- Instruction
Output the data that follows exactly, line for line.

- Information provided

□ □ □ □ □ □ □

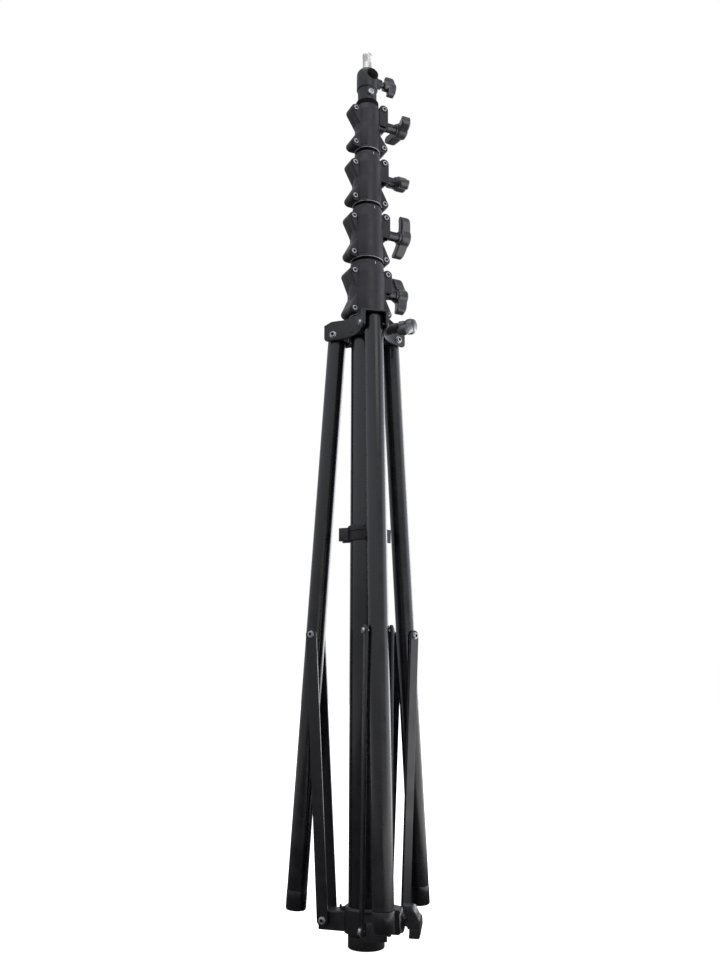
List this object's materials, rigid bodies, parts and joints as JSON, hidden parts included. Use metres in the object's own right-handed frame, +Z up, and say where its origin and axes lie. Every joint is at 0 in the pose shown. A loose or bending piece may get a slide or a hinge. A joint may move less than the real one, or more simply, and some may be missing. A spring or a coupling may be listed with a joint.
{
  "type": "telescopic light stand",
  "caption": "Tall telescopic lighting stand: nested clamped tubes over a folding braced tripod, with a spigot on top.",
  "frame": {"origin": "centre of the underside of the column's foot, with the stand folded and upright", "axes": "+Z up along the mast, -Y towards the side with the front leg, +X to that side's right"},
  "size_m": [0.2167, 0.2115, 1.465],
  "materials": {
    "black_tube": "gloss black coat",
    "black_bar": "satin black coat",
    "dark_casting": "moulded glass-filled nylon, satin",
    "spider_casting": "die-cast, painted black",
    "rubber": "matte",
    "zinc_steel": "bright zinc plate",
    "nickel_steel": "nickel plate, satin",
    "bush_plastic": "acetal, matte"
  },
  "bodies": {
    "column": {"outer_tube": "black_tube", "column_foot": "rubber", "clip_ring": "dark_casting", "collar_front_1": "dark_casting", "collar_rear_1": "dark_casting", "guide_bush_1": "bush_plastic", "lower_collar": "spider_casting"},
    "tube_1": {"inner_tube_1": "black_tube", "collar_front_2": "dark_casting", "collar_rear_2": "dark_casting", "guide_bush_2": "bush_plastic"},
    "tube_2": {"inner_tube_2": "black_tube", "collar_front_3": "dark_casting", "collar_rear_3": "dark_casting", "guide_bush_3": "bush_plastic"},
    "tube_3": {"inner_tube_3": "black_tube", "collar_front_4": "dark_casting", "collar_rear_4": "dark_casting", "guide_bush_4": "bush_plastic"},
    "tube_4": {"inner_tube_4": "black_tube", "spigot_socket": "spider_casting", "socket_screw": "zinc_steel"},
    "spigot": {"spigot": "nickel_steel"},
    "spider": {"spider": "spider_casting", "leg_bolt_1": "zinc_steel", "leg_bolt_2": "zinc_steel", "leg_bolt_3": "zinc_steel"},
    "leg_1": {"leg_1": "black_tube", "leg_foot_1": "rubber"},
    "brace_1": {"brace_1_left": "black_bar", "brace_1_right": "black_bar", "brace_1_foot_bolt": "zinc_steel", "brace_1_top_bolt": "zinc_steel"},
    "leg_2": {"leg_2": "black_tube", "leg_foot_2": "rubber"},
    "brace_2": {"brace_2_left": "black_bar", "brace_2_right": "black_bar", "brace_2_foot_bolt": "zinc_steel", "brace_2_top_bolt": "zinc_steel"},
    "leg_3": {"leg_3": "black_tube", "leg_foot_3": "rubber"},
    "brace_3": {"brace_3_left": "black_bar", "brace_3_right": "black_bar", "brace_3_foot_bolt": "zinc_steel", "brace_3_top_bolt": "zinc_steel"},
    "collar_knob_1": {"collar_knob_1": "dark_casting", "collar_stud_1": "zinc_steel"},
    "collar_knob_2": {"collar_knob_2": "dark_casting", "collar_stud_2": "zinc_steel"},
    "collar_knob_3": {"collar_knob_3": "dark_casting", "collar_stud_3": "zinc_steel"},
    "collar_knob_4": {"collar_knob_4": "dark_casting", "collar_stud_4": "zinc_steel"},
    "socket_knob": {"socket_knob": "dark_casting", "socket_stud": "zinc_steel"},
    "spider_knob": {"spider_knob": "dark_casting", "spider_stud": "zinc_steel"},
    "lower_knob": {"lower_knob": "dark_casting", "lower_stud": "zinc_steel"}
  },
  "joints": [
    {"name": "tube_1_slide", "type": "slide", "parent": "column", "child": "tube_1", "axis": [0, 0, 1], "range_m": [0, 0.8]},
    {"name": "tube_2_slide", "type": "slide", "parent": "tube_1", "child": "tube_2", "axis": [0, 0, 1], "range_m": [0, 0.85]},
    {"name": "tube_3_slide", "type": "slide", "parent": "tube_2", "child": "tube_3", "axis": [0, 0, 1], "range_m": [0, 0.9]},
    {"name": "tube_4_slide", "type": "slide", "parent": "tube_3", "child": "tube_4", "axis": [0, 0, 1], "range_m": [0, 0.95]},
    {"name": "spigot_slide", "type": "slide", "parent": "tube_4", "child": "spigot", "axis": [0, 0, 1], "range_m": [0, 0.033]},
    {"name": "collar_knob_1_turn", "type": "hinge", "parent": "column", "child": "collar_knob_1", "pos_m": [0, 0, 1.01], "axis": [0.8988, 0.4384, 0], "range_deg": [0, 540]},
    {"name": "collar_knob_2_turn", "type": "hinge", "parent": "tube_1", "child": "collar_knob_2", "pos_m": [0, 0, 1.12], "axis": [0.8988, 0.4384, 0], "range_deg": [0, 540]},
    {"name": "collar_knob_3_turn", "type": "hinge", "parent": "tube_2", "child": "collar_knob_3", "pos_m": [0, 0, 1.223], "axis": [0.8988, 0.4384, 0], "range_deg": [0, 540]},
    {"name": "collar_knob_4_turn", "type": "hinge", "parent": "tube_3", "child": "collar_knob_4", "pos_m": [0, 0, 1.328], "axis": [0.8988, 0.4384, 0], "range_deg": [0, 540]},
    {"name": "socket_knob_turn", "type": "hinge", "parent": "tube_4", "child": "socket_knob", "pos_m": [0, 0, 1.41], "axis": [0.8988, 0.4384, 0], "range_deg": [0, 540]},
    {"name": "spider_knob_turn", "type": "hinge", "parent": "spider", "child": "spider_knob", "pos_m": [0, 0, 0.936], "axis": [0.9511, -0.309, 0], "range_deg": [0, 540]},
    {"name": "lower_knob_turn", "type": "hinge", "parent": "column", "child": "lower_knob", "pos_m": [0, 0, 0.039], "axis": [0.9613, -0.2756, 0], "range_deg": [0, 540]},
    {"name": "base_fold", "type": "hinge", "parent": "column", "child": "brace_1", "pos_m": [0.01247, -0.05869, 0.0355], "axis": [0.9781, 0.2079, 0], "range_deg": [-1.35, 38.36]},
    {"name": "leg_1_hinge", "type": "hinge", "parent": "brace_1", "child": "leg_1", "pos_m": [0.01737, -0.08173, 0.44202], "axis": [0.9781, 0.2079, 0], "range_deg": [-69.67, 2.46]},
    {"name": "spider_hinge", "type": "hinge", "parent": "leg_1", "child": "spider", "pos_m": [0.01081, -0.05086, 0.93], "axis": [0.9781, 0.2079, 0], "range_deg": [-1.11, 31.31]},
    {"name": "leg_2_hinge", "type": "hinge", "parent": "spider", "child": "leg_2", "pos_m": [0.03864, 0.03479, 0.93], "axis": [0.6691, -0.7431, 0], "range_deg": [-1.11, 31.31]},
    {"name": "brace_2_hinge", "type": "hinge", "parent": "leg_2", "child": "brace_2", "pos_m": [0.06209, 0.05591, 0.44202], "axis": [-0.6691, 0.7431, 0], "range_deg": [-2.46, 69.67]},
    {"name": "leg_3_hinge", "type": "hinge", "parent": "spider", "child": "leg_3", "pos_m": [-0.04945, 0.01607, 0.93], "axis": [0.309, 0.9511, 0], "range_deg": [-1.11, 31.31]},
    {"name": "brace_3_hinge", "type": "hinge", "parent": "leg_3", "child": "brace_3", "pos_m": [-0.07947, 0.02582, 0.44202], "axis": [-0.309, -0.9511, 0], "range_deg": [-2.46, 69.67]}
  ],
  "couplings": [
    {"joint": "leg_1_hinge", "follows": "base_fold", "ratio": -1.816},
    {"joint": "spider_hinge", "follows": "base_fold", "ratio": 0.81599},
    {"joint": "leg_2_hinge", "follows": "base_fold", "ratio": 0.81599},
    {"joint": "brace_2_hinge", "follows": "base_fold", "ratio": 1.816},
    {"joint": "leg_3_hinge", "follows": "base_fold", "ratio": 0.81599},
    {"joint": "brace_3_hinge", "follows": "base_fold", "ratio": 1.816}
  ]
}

□ □ □ □ □ □ □

- Solution
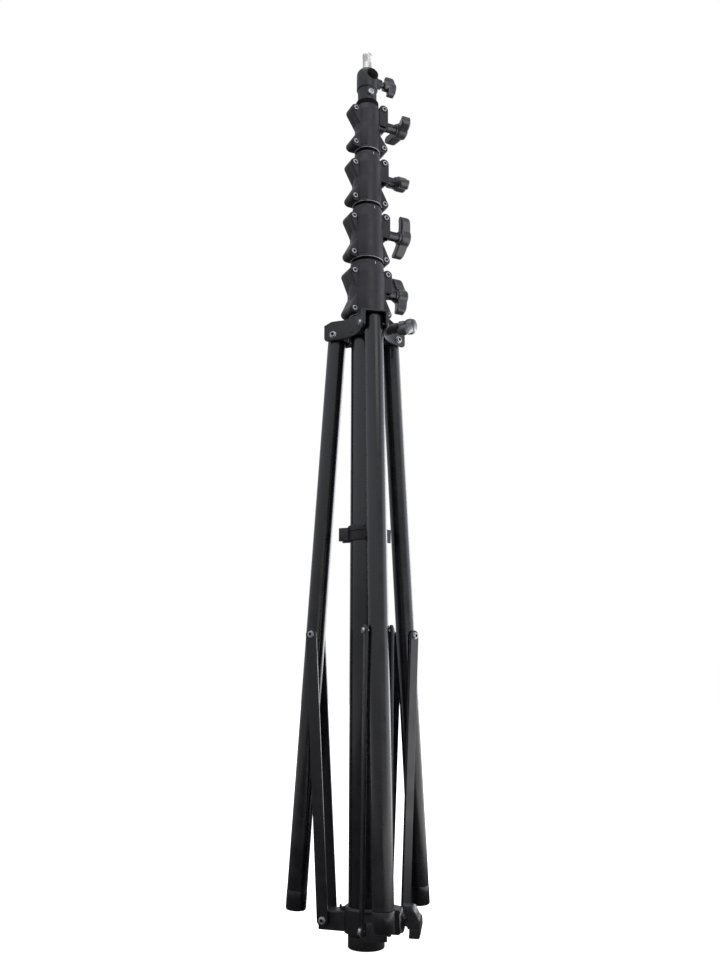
List this object's materials, rigid bodies, parts and joints as JSON, hidden parts included. Use metres in the object's own right-handed frame, +Z up, and say where its origin and axes lie. Every joint is at 0 in the pose shown. A loose or bending piece may get a slide or a hinge. A joint may move less than the real one, or more simply, and some may be missing. A spring or a coupling may be listed with a joint.
{
  "type": "telescopic light stand",
  "caption": "Tall telescopic lighting stand: nested clamped tubes over a folding braced tripod, with a spigot on top.",
  "frame": {"origin": "centre of the underside of the column's foot, with the stand folded and upright", "axes": "+Z up along the mast, -Y towards the side with the front leg, +X to that side's right"},
  "size_m": [0.2167, 0.2115, 1.465],
  "materials": {
    "black_tube": "gloss black coat",
    "black_bar": "satin black coat",
    "dark_casting": "moulded glass-filled nylon, satin",
    "spider_casting": "die-cast, painted black",
    "rubber": "matte",
    "zinc_steel": "bright zinc plate",
    "nickel_steel": "nickel plate, satin",
    "bush_plastic": "acetal, matte"
  },
  "bodies": {
    "column": {"outer_tube": "black_tube", "column_foot": "rubber", "clip_ring": "dark_casting", "collar_front_1": "dark_casting", "collar_rear_1": "dark_casting", "guide_bush_1": "bush_plastic", "lower_collar": "spider_casting"},
    "tube_1": {"inner_tube_1": "black_tube", "collar_front_2": "dark_casting", "collar_rear_2": "dark_casting", "guide_bush_2": "bush_plastic"},
    "tube_2": {"inner_tube_2": "black_tube", "collar_front_3": "dark_casting", "collar_rear_3": "dark_casting", "guide_bush_3": "bush_plastic"},
    "tube_3": {"inner_tube_3": "black_tube", "collar_front_4": "dark_casting", "collar_rear_4": "dark_casting", "guide_bush_4": "bush_plastic"},
    "tube_4": {"inner_tube_4": "black_tube", "spigot_socket": "spider_casting", "socket_screw": "zinc_steel"},
    "spigot": {"spigot": "nickel_steel"},
    "spider": {"spider": "spider_casting", "leg_bolt_1": "zinc_steel", "leg_bolt_2": "zinc_steel", "leg_bolt_3": "zinc_steel"},
    "leg_1": {"leg_1": "black_tube", "leg_foot_1": "rubber"},
    "brace_1": {"brace_1_left": "black_bar", "brace_1_right": "black_bar", "brace_1_foot_bolt": "zinc_steel", "brace_1_top_bolt": "zinc_steel"},
    "leg_2": {"leg_2": "black_tube", "leg_foot_2": "rubber"},
    "brace_2": {"brace_2_left": "black_bar", "brace_2_right": "black_bar", "brace_2_foot_bolt": "zinc_steel", "brace_2_top_bolt": "zinc_steel"},
    "leg_3": {"leg_3": "black_tube", "leg_foot_3": "rubber"},
    "brace_3": {"brace_3_left": "black_bar", "brace_3_right": "black_bar", "brace_3_foot_bolt": "zinc_steel", "brace_3_top_bolt": "zinc_steel"},
    "collar_knob_1": {"collar_knob_1": "dark_casting", "collar_stud_1": "zinc_steel"},
    "collar_knob_2": {"collar_knob_2": "dark_casting", "collar_stud_2": "zinc_steel"},
    "collar_knob_3": {"collar_knob_3": "dark_casting", "collar_stud_3": "zinc_steel"},
    "collar_knob_4": {"collar_knob_4": "dark_casting", "collar_stud_4": "zinc_steel"},
    "socket_knob": {"socket_knob": "dark_casting", "socket_stud": "zinc_steel"},
    "spider_knob": {"spider_knob": "dark_casting", "spider_stud": "zinc_steel"},
    "lower_knob": {"lower_knob": "dark_casting", "lower_stud": "zinc_steel"}
  },
  "joints": [
    {"name": "tube_1_slide", "type": "slide", "parent": "column", "child": "tube_1", "axis": [0, 0, 1], "range_m": [0, 0.8]},
    {"name": "tube_2_slide", "type": "slide", "parent": "tube_1", "child": "tube_2", "axis": [0, 0, 1], "range_m": [0, 0.85]},
    {"name": "tube_3_slide", "type": "slide", "parent": "tube_2", "child": "tube_3", "axis": [0, 0, 1], "range_m": [0, 0.9]},
    {"name": "tube_4_slide", "type": "slide", "parent": "tube_3", "child": "tube_4", "axis": [0, 0, 1], "range_m": [0, 0.95]},
    {"name": "spigot_slide", "type": "slide", "parent": "tube_4", "child": "spigot", "axis": [0, 0, 1], "range_m": [0, 0.033]},
    {"name": "collar_knob_1_turn", "type": "hinge", "parent": "column", "child": "collar_knob_1", "pos_m": [0, 0, 1.01], "axis": [0.8988, 0.4384, 0], "range_deg": [0, 540]},
    {"name": "collar_knob_2_turn", "type": "hinge", "parent": "tube_1", "child": "collar_knob_2", "pos_m": [0, 0, 1.12], "axis": [0.8988, 0.4384, 0], "range_deg": [0, 540]},
    {"name": "collar_knob_3_turn", "type": "hinge", "parent": "tube_2", "child": "collar_knob_3", "pos_m": [0, 0, 1.223], "axis": [0.8988, 0.4384, 0], "range_deg": [0, 540]},
    {"name": "collar_knob_4_turn", "type": "hinge", "parent": "tube_3", "child": "collar_knob_4", "pos_m": [0, 0, 1.328], "axis": [0.8988, 0.4384, 0], "range_deg": [0, 540]},
    {"name": "socket_knob_turn", "type": "hinge", "parent": "tube_4", "child": "socket_knob", "pos_m": [0, 0, 1.41], "axis": [0.8988, 0.4384, 0], "range_deg": [0, 540]},
    {"name": "spider_knob_turn", "type": "hinge", "parent": "spider", "child": "spider_knob", "pos_m": [0, 0, 0.936], "axis": [0.9511, -0.309, 0], "range_deg": [0, 540]},
    {"name": "lower_knob_turn", "type": "hinge", "parent": "column", "child": "lower_knob", "pos_m": [0, 0, 0.039], "axis": [0.9613, -0.2756, 0], "range_deg": [0, 540]},
    {"name": "base_fold", "type": "hinge", "parent": "column", "child": "brace_1", "pos_m": [0.01247, -0.05869, 0.0355], "axis": [0.9781, 0.2079, 0], "range_deg": [-1.35, 38.36]},
    {"name": "leg_1_hinge", "type": "hinge", "parent": "brace_1", "child": "leg_1", "pos_m": [0.01737, -0.08173, 0.44202], "axis": [0.9781, 0.2079, 0], "range_deg": [-69.67, 2.46]},
    {"name": "spider_hinge", "type": "hinge", "parent": "leg_1", "child": "spider", "pos_m": [0.01081, -0.05086, 0.93], "axis": [0.9781, 0.2079, 0], "range_deg": [-1.11, 31.31]},
    {"name": "leg_2_hinge", "type": "hinge", "parent": "spider", "child": "leg_2", "pos_m": [0.03864, 0.03479, 0.93], "axis": [0.6691, -0.7431, 0], "range_deg": [-1.11, 31.31]},
    {"name": "brace_2_hinge", "type": "hinge", "parent": "leg_2", "child": "brace_2", "pos_m": [0.06209, 0.05591, 0.44202], "axis": [-0.6691, 0.7431, 0], "range_deg": [-2.46, 69.67]},
    {"name": "leg_3_hinge", "type": "hinge", "parent": "spider", "child": "leg_3", "pos_m": [-0.04945, 0.01607, 0.93], "axis": [0.309, 0.9511, 0], "range_deg": [-1.11, 31.31]},
    {"name": "brace_3_hinge", "type": "hinge", "parent": "leg_3", "child": "brace_3", "pos_m": [-0.07947, 0.02582, 0.44202], "axis": [-0.309, -0.9511, 0], "range_deg": [-2.46, 69.67]}
  ],
  "couplings": [
    {"joint": "leg_1_hinge", "follows": "base_fold", "ratio": -1.816},
    {"joint": "spider_hinge", "follows": "base_fold", "ratio": 0.81599},
    {"joint": "leg_2_hinge", "follows": "base_fold", "ratio": 0.81599},
    {"joint": "brace_2_hinge", "follows": "base_fold", "ratio": 1.816},
    {"joint": "leg_3_hinge", "follows": "base_fold", "ratio": 0.81599},
    {"joint": "brace_3_hinge", "follows": "base_fold", "ratio": 1.816}
  ]
}